I thank God for those 10 months I was with Jean Vanier. He was then a great man who became one of the greatest men this side of paradise. Requiescat in pace.

T. Gavin King

Claremore, Oklahoma

 

The ‘Old and New’ at Mass

In his column “Restoring Our Belief in the Eucharist,” in the Sept. 1 edition, Msgr. Pope regrets the apparent loss of hope for a “reform of the reform” that could integrate the ordinary form with the extraordinary form, combining characteristics like the use of the vernacular and the new lectionary on one side and increased use of Latin, ad orientem direction and Gregorian chant on the other.

Perhaps those of us who would love to see such a marvelously integrated Mass need a name to begin a movement toward potentially even a rite in itself, so we could, say, petition pastors for Masses that address our needs.

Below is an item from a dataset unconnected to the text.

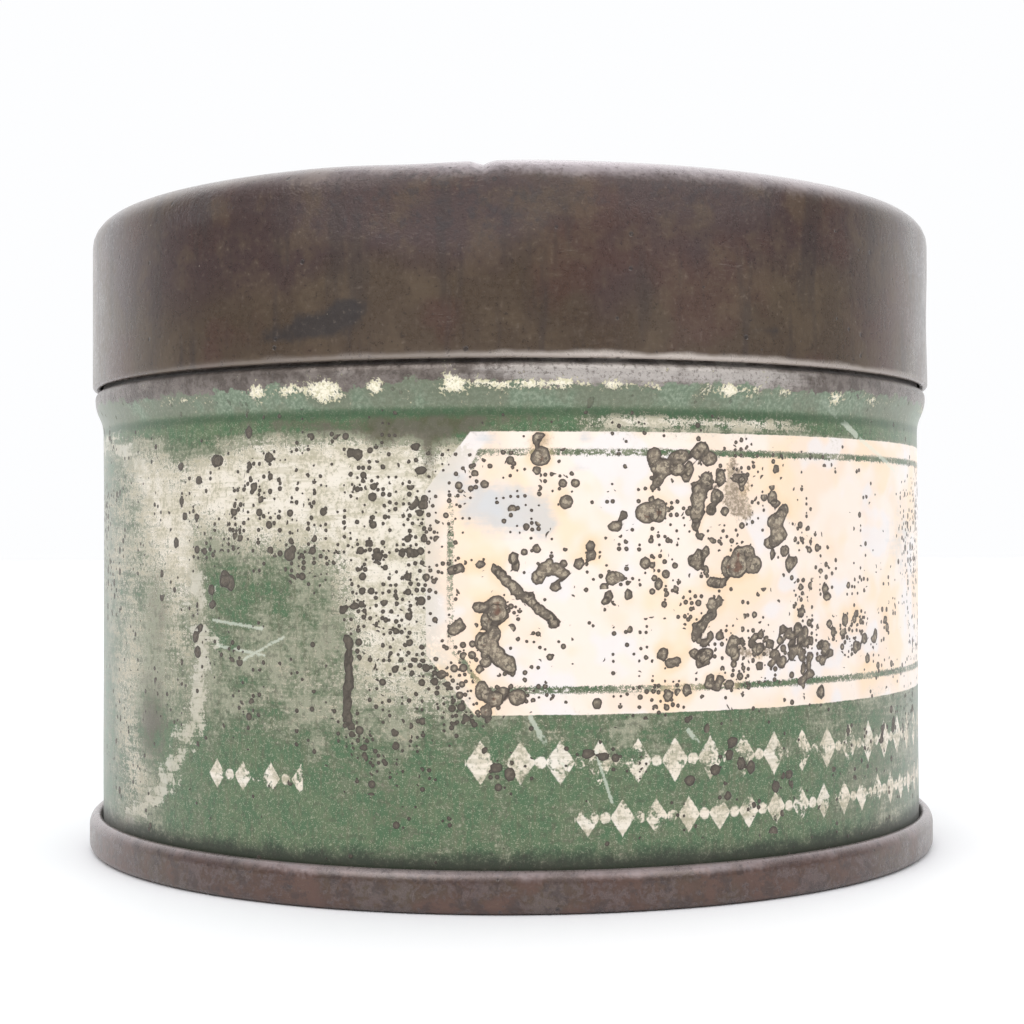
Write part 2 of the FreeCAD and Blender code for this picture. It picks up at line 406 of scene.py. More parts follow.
# Patches where the green is rubbed through: place round, height, reach round, reach up, strength
wornPatches = [
    (-14.5, 31.0, 8.5, 4.4, 0.64), (-9.5, 28.5, 4.5, 6.0, 0.42), (-21.5, 30.0, 5.0, 5.5, 0.36),
    (-8.0, 24.0, 4.0, 5.0, 0.28), (-10.5, 22.0, 4.5, 4.0, 0.18), (-7.5, 18.5, 4.5, 4.5, 0.24),
    (-13.0, 15.5, 7.0, 5.0, 0.17), (-5.5, 31.5, 2.5, 3.0, 0.30), (-5.0, 15.0, 3.0, 2.5, 0.12),
    (-21.0, 16.5, 6.0, 4.0, 0.10), (-31.0, 28.0, 4.0, 7.0, 0.42), (-26.0, 32.0, 3.0, 3.0, 0.2),
    (-30.0, 17.0, 3.0, 6.0, 0.14), (-37.0, 14.0, 5.0, 8.0, 0.30), (-34.0, 33.0, 5.0, 3.0, 0.20),
    (-35.0, 8.0, 4.0, 3.0, 0.25), (-18.5, 23.0, 4.5, 2.6, -0.12), (-17.0, 6.5, 16.0, 3.4, -0.17),
    (-25.0, 24.0, 2.0, 3.0, -0.10), (-40.0, 27.0, 6.0, 6.0, 0.22), (9.0, 35.7, 5.0, 0.55, 0.40),
    (19.0, 35.7, 5.5, 0.45, 0.40), (-4.5, 35.6, 4.0, 1.2, -0.45), (-18.0, 35.9, 12.0, 0.8, -0.25),
    (3.0, 12.4, 4.0, 1.4, 0.10), (9.0, 12.2, 3.0, 1.4, 0.12), (14.0, 7.8, 4.0, 1.3, 0.10),
    (5.0, 33.4, 6.0, 0.4, 0.26), (8.0, 16.0, 8.0, 0.5, 0.20), (-4.3, 27.0, 0.8, 6.0, -0.10),
    (-4.0, 31.8, 1.6, 1.6, 0.30), (31.0, 10.0, 8.0, 5.0, 0.10), (40.0, 8.0, 9.0, 6.0, 0.16),
    (62.0, 9.0, 9.0, 5.0, 0.14), (95.0, 27.0, 9.0, 6.0, 0.30), (-95.0, 28.0, 10.0, 6.0, 0.32),
    (-76.0, 12.0, 9.0, 6.0, 0.26), (55.0, 33.4, 9.0, 0.5, 0.3), (62.0, 16.0, 9.0, 0.6, 0.3),
    (75.0, 25.0, 4.0, 5.0, 0.35), (112.0, 20.0, 5.0, 14.0, 0.2), (-111.0, 24.0, 6.0, 14.0, 0.2),
    (20.0, 9.0, 13.0, 5.5, -0.16), (14.0, 35.3, 9.0, 0.7, 0.16), (-27.0, 34.6, 4.5, 1.5, -0.30),
    (-23.0, 30.8, 3.5, 2.4, 0.16), (-14.0, 35.2, 5.0, 0.7, -0.14), (-28.0, 24.0, 2.4, 6.0, 0.16),
]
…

A verse of Scripture that comes immediately to mind and could serve as a guide and motto is Matthew 13:52: “Therefore every scribe who has been trained for the kingdom of heaven is like a householder who brings out of his treasure what is new and what is old.” This seems to express well the wisdom needed to bridge the divide and fulfill the Lord’s will for our age. Shall we call ourselves the “Old and New” Catholics?